Amazon (NASDAQ:AMZN | AMZN Price Prediction) currently trades at $263.99, while Wall Street’s average price target sits at $283.79, implying about 7% upside from current levels. Amazon hardly needs an introduction at this point, but as a quick refresher, Amazon operates the largest e-commerce platform in the West, the leading public cloud through AWS, and a fast-growing advertising business that now exceeds $70 billion in TTM revenue. The stock remains a focal point for investors as its capex spree, AWS growth, and profitability all move at once.
The Q4 Selloff Was About Capex Spending
The earlier selloff came down to one issue: capex. Management guided roughly $200 billion in 2026 capital expenditures, up from about $132 billion in 2025, with most of the increase tied to AI infrastructure. That level of spending raised concerns about near-term free cash flow.
Those concerns were visible in the numbers. Free cash flow dropped to $1.2 billion over the trailing twelve months, down from $25.9 billion a year ago, driven by a $59.3 billion increase in infrastructure investment.
Q1 Results Show the Payoff Starting
The first quarter began to validate the spending. Revenue grew 17% to $181.5 billion, with AWS accelerating to 28% growth on a $37.6 billion base. Operating income rose to $23.9 billion from $18.4 billion a year ago, while AWS alone generated $14.2 billion in operating income. Net income reached $30.3 billion, though this included a $16.8 billion gain tied to Amazon’s investment in Anthropic.
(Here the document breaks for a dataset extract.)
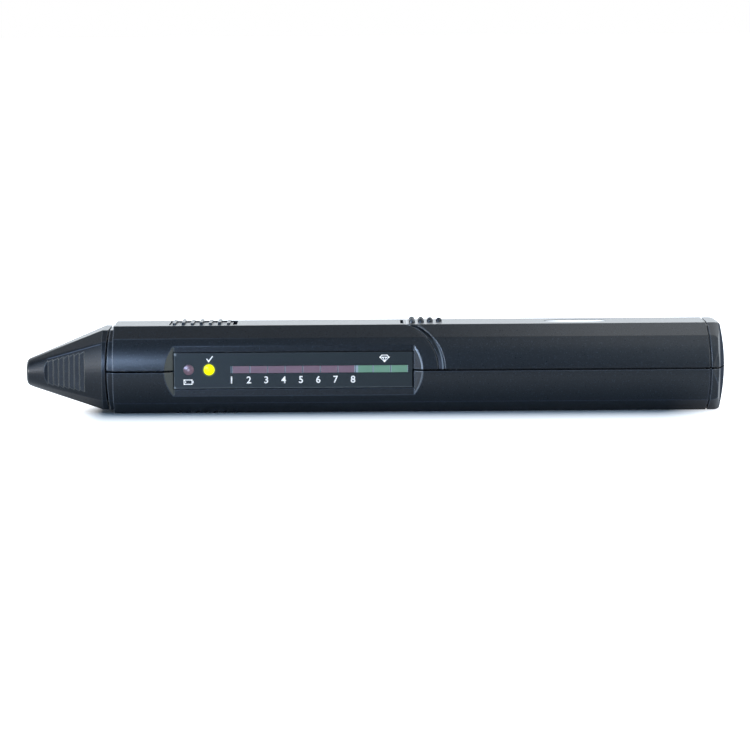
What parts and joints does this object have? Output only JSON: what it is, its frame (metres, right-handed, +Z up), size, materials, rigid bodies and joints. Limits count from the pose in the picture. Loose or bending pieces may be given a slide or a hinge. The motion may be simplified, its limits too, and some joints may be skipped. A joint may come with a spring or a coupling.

North America’s operating income increased to $8.3 billion, and International’s improved to $1.4 billion, showing broader profitability gains across the business. The underlying story is clear. Growth is reaccelerating while profitability is improving, even as investment remains elevated.
Why Analysts Stayed Bullish
Analysts have kept their bullish stance because demand continues to strengthen across key segments. AWS is now growing at its fastest rate in over a year, and Amazon’s custom silicon business, including Graviton and Trainium, has surpassed a $20 billion annual run rate with triple-digit growth. Advertising continues to scale, and core retail unit growth reached 15%.
The company is also locking in long-term AI demand. OpenAI has committed to roughly 2GW of Trainium capacity, while Anthropic plans to use up to 5GW. Meta Platforms is deploying tens of millions of Graviton cores for AI workloads. Recently, Truist raised its price target to $285, and Wells Fargo carries a $307 target, while ARK was buying shares into the recovery.
Analysts are decisively bullish with 65 out of 69 sporting a “Buy” rating:
- Strong Buy: 15
- Buy: 50
- Hold: 4
- Sell: 0
My Take: The Easy Money Already Moved
The bull case rests on AWS sustaining high-20% growth through 2026 and the $200 billion capex bill producing a clean step-up in AI-related revenue, in which case targets drift toward the $300 handle that Wells Fargo already prints. The bear case is that the capex line is racing ahead of monetization, in which case another quarter of compressed free cash flow plus another below-consensus operating income guide could easily knock 15% out of the stock again.
Personally, I’d lean more on the cautious side at this level. The ~7% gap to consensus is real, but most of the obvious mispricing was harvested when the stock ripped from $198 to $264. With shares around the 52-week high, the stock might not be notably undervalued today.